# 6.21.15 Fathers day report (Destin)....



## Don White (Oct 8, 2007)

Not a whole lot to report fished SE in State waters all day. NWS was correct & seas were not a issue. Fishing was another story. Worked hard to get ARS, Mingo, & small but legal Scamp. No pics as the catch wasn't worthy. It will provide a fish dinner for the crew & we all had a great Fathers day! 

****Now the unfortunate part of the trip. A shout out to the Capt. or anyone who knows the gorgeous *blue hulled Cape Horn named Hooked Up 2.* Capt, you might wanna consider renaming your boat the Remora 2 as you spent 10 minutes stuck to the side of our vessel! It is a dangerous practice to get less than 5ft away from someone while they are working a bottom spot. When we asked you to give us some space your comment was....it's a big ocean. Well yes it is so next time how bout using it? The area we were fishing is ripe with natural bottom. You don't even need #s you can just watch your bottom machine as you manuver around & find spots. Maybe you're a novice & don't know any better? If you would have asked I literally could have hopped from ours to yours & gave you some instruction on proper technique or etiquette. A suggestion.....go take a boating saftey course before you hurt someone. Sorry for the rant fellas but this was the worst I have ever seen!****


----------



## Legalize it! (Jul 15, 2014)

I hate when people move in on my boat and act like this. Its a good way to ruin someone day. Tempers get out of hand and sometimes people get hurt. It really bothers me when I am fishing a spot and a boat pulls up next to me and they get suited up in thier dive gear and drop in with us fishing right there. All of a sudden I am breaking the Law.


----------



## DawnsKayBug (Jul 24, 2013)

I saw on FB last week about a CH owner on top of a Charter trip. Was the name on the side or back?


----------



## Dive1 (May 16, 2015)

Some boats are full of buttheads. Thanks for the info so others can be on lookout for this guy.


----------



## ThaFish (Feb 27, 2013)

Hopefully that idiot is on here! I know I'd be embarrassed as hell if it was me on that boat & then I saw a rant about it on the forum.


----------



## Dive1 (May 16, 2015)

Yeah, by calling out the boat name and description, that should warn others that if they act out, they may be called out also.


----------



## bcahn (Jan 10, 2013)

Rookie!


----------



## OWS (Jul 10, 2014)

Was this them:








If so here he is:
http://www.facebook.com/HookedUpOffshore?fref=ts


----------



## Don White (Oct 8, 2007)

OWS said:


> Was this them:
> 
> 
> 
> ...


Yes that is the boat.

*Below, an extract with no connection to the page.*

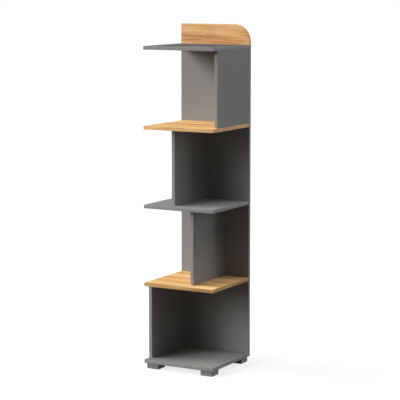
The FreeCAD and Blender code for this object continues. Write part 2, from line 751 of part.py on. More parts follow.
divider_dowel_list, cam_list, bolt_list, cover_list = [], [], [], []
for level, (divider_name, centre, cam_face) in enumerate(DIVIDERS):
    low = f"{underside_of(level)} + board_thickness"
    high = underside_of(level + 1)
    facing, outwards = (LEFT, "-") if cam_face == "left" else (RIGHT, "+")
    face = f"{centre} {outwards} {MID_BOARD}"
    bore_floor = f"{centre} {outwards} ({MID_BOARD} - cam_height)"
    cam_front = "divider_setback + cam_inset"
    for joint, inwards, sign in ((low, UP, "+"), (high, DOWN, "-")):
        cam_turn = turned(inwards, facing)
        cam_up = f"{joint} {sign} cam_backset"
        cam_list.append((point_at(bore_floor, cam_front, cam_up), cam_turn))
        cover_list.append((point_at(face, cam_front, cam_up), cam_turn))
        bolt_list.append((point_at(centre, cam_front, joint), turned(RIGHT, inwards)))
        dowel_mouth = point_at(centre, "divider_setback + divider_dowel_inset", joint)
        divider_dowel_list.append((dowel_mouth - inwards * number_of("dowel_hold"), turned(RIGHT, inwards)))
add_group("divider_dowels", copies_of(dowel, divider_dowel_list))
add_group("cam_bolts", copies_of(cam_bolt, bolt_list))
add_group("cam_locks", copies_of(cam, cam_list))
add_group("cam_covers", copies_of(cover, cover_list))


# ---- steel plates let into the back, and their screws ----

def new_plate(name, length, width):
    """An upright plate with round ends, its outer face at y = plate_thickness."""
    body = new_body(name)
    outline = new_sketch(body, name + "_outline", "XZ_Plane")
    draw_upright_slot(outline, ("0", "0"), length, width)
    pad_sketch(body, outline, "plate_thickness", reverse=True)
    return body


def countersink_plate(body, heights):
    """Countersunk screw holes on the plate's middle line, opened from its outer face."""
    holes = new_sketch(body, body.Name + "_screw_holes", "XZ_Plane", "-plate_thickness")
    draw_circles(holes, [("0", up) for up in heights], PLATE_SCREW_BORE)
    countersink_through(body, holes, True, PLATE_SCREW_BORE, "plate_screw_head_diameter")


joining_plate = new_plate("joining_plate", "joining_plate_length", "joining_plate_width")
countersink_plate(joining_plate, [f"0 {offset}" for offset in joining_screw_offsets])
add_group("joining_plates", copies_of(joining_plate, [
    (point_at(across, "overall_depth - plate_thickness", SPINE_TOP), turned(RIGHT, UP))
    for across in joining_plate_places
]))
add_group("joining_plate_screws", copies_of(plate_screw, [
    (point_at(across, "overall_depth", f"{SPINE_TOP} {offset}"), turned(RIGHT, BACK))
    for across in joining_plate_places for offset in joining_screw_offsets
]))

hanger = new_plate("hanger", "hanger_length", "hanger_width")
hook_entry = new_sketch(hanger, "hook_entry", "XZ_Plane")
draw_circles(hook_entry, [("0", "-keyhole_travel / 2")], "keyhole_entry_diameter")
pocket_sketch(hanger, hook_entry, "plate_thickness", reverse=False)
hook_slot = new_sketch(hanger, "hook_slot", "XZ_Plane")
draw_upright_slot(hook_slot, ("0", "0"), "keyhole_travel + keyhole_slot_width", "keyhole_slot_width")
pocket_sketch(hanger, hook_slot, "plate_thickness", reverse=False)
countersink_plate(hanger, [f"0 {offset}" for offset in hanger_screw_offsets])
hanger_middle = f"foot_height + {hanger_height}"
add_group("wall_hanger_plate", copies_of(hanger, [
    (point_at("overall_width / 2", "overall_depth - plate_thickness", hanger_middle), turned(RIGHT, UP))
]))
add_group("wall_hanger_screws", copies_of(plate_screw, [
    (point_at("overall_width / 2", "overall_depth", f"{hanger_middle} {offset}"), turned(RIGHT, BACK))
    for offset in hanger_screw_offsets
]))


# ---- moulded feet, hollow below, with crossed ribs and a screw boss on two of their crossings ----

foot = new_body("foot")
foot_outline = new_sketch(foot, "foot_outline", "XY_Plane")
draw_rectangle(foot_outline, ("-foot_width / 2", "-foot_width / 2"), ("foot_width / 2", "foot_width / 2"))
pad_sketch(foot, foot_outline, "foot_height")
dress_edges(foot, "PartDesign::Fillet", "Radius", "foot_round",
            lambda edge: edge.BoundBox.ZLength > number_of("foot_height") / 2)
dress_edges(foot, "PartDesign::Chamfer", "Size", "foot_chamfer", lambda edge: edge.BoundBox.ZMax < 0.01)
cavity = new_sketch(foot, "foot_cavity", "XY_Plane")
draw_rectangle(cavity, ("foot_wall - foot_width / 2", "foot_wall - foot_width / 2"),
               ("foot_width / 2 - foot_wall", "foot_width / 2 - foot_wall"))
pocket_sketch(foot, cavity, "foot_height - foot_top", reverse=True)
rib_height = "foot_height - foot_top - foot_rib_recess"
ribs = new_sketch(foot, "foot_ribs", "XY_Plane", "foot_rib_recess")
boss_offsets = [f"0 {side} foot_boss_offset" for side in "-+"]
for offset in boss_offsets:
    draw_rectangle(ribs, ("(foot_wall - foot_width) / 2", f"{offset} - foot_rib_thickness / 2"),
                   ("(foot_width - foot_wall) / 2", f"{offset} + foot_rib_thickness / 2"))
quarter_turn_copy(foot, pad_sketch(foot, ribs, rib_height))
boss_places = [(offset, offset) for offset in boss_offsets]
bosses = new_sketch(foot, "foot_bosses", "XY_Plane", "foot_rib_recess")
for offset in boss_offsets:
    low, high = f"{offset} - foot_boss_width / 2", f"{offset} + foot_boss_width / 2"
    draw_rectangle(bosses, (low, low), (high, high))
pad_sketch(foot, bosses, rib_height)
head_wells = new_sketch(foot, "foot_head_wells", "XY_Plane", "foot_rib_recess")
draw_circles(head_wells, boss_places, "foot_screw_head_diameter + bore_spare")
pocket_sketch(foot, head_wells, "foot_height - foot_screw_grip - foot_rib_recess", reverse=True)
screw_ways = new_sketch(foot, "foot_screw_ways", "XY_Plane", "foot_height")
draw_circles(screw_ways, boss_places, "foot_screw_diameter + 2 * bore_clearance")
pocket_sketch(foot, screw_ways, "foot_screw_grip", reverse=False)

FOOT_NAMES = ["front_left_foot", "front_right_foot", "rear_left_foot", "rear_right_foot"]
for foot_name, (across, along) in zip(FOOT_NAMES, foot_places):
    add_group(foot_name, copies_of(foot, [(point_at(across, along, "0"), turned(RIGHT, UP))]))
add_group("foot_screws", copies_of(foot_screw, [
    (point_at(across, along, "foot_height - foot_screw_grip"), turned(RIGHT, DOWN))
    for across, along in foot_screw_places
]))


# ---- check everything, then write one file per node ----

doc.recompute()
for item in doc.Objects:
    if "Invalid" in item.State or "Error" in item.State:
        raise RuntimeError(f"{item.Name} did not compute: {item.State}")
for node in nodes:
    if node.Shape.isNull() or not node.Shape.isValid() or not node.Shape.Solids:
        raise RuntimeError(f"{node.Name} has no valid solid")

os.makedirs("parts", exist_ok=True)
for node in nodes:
    node.Label = node.Name
    node.Shape.exportStep(f"parts/{node.Label}.step")
print(f"{len(nodes)} nodes, {sum(len(node.Shape.Solids) for node in nodes)} solids")
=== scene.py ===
import math

import bpy
import numpy as np
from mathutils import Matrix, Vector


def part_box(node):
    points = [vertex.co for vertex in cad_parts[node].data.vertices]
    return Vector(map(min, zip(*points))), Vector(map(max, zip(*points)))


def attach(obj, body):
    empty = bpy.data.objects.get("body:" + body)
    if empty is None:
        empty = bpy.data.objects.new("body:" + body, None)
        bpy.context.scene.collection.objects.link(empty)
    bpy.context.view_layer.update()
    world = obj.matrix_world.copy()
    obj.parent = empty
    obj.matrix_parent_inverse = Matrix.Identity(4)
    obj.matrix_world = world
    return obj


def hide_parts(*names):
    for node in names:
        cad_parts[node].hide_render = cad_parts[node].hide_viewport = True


# A tall open bookcase in grey and oak laminate. The boards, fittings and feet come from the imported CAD
# model; this script gives them their finishes and makes the edge bands and the threaded and fluted pieces.
# Lengths are metres in the row frame: +Z up, the open front faces -Y, the floor is at z = 0.

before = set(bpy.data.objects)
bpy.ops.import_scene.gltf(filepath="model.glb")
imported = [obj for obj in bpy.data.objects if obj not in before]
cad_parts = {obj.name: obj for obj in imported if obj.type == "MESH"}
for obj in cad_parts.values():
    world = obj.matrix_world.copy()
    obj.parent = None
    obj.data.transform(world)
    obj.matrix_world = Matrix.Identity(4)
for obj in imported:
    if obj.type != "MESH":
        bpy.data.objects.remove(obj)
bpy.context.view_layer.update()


# ---- camera: a standing eye, seven metres off, to the right of the front ----
# It looks through a long lens, tilted a little down. The turn and the tilt are in degrees, the lens and its
# sensor in millimetres.

EYE = (3.500, -6.215, 1.730)
EYE_TURN = 29.30
EYE_TILT = 7.80
LENS = 145.1
SENSOR = 36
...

Look I'm actually a really tolerant person & so is the crew I fish with. We realize the gulf is public domain but, common sense & more importantly saftey has to come into play at some point on the open water. These guys hardly fished on top of it while the Capt was working like crazy on his electronics. I will let you all decipher what he might of been doing. Point of that is we weren't fishing coops or a pyramid. We were fishing limestone bottom in a area that has a ton of it. Thanks for the info!


----------



## wallace1 (Dec 8, 2010)

Dang that's a nice boat


----------



## Cape_Horn_24 (Feb 8, 2010)

****Now the unfortunate part of the trip. A shout out to the Capt. or anyone who knows the gorgeous [B said:


> blue hulled Cape Horn named Hooked Up 2.[/B] Capt, you might wanna consider renaming your boat the Remora 2 as you spent 10 minutes stuck to the side of our vessel! It is a dangerous practice to get less than 5ft away from someone while they are working a bottom spot. When we asked you to give us some space your comment was....it's a big ocean. Well yes it is so next time how bout using it? The area we were fishing is ripe with natural bottom. You don't even need #s you can just watch your bottom machine as you manuver around & find spots. Maybe you're a novice & don't know any better? If you would have asked I literally could have hopped from ours to yours & gave you some instruction on proper technique or etiquette. A suggestion.....go take a boating saftey course before you hurt someone. Sorry for the rant fellas but this was the worst I have ever seen!****


Don White, that was me. First of all, I apologize for what happened. I wasn't trying to be rude, I really thought that was a larger area there and was going to work around you. No harm meant. As for the boat, thank you for the compliment, she is a beauty. Hopefully we can meet out there again under better circumstances. :thumbsup:


----------



## sea hoss (Aug 18, 2009)

Way to own up to your mistake Capt. it shows you do have character, I see you hail from Columbus Ga. no other excuse needed....:laughing::laughing::laughing::laughing:

Just kidding, I lived in Auburn for 15 years and worked with many people from Columbus, gotta say it's a different breed


----------



## Don White (Oct 8, 2007)

Cape_Horn_24 said:


> Don White, that was me. First of all, I apologize for what happened. I wasn't trying to be rude, I really thought that was a larger area there and was going to work around you. No harm meant. As for the boat, thank you for the compliment, she is a beauty. Hopefully we can meet out there again under better circumstances. :thumbsup:


Capt, I certianlly respect you for responding & thank you for your apology. hopefully we can put this to bed and we can all learn a lesson or 2 from it. Now as far as your boat goes she is a winner. We watched you come in from offshore & I was quite impressed with her ride. As you said above I hope we can meet up again one day. Thanks again for taking the time to post, Don


----------



## Dive1 (May 16, 2015)

Class, from both sides. Good job.


----------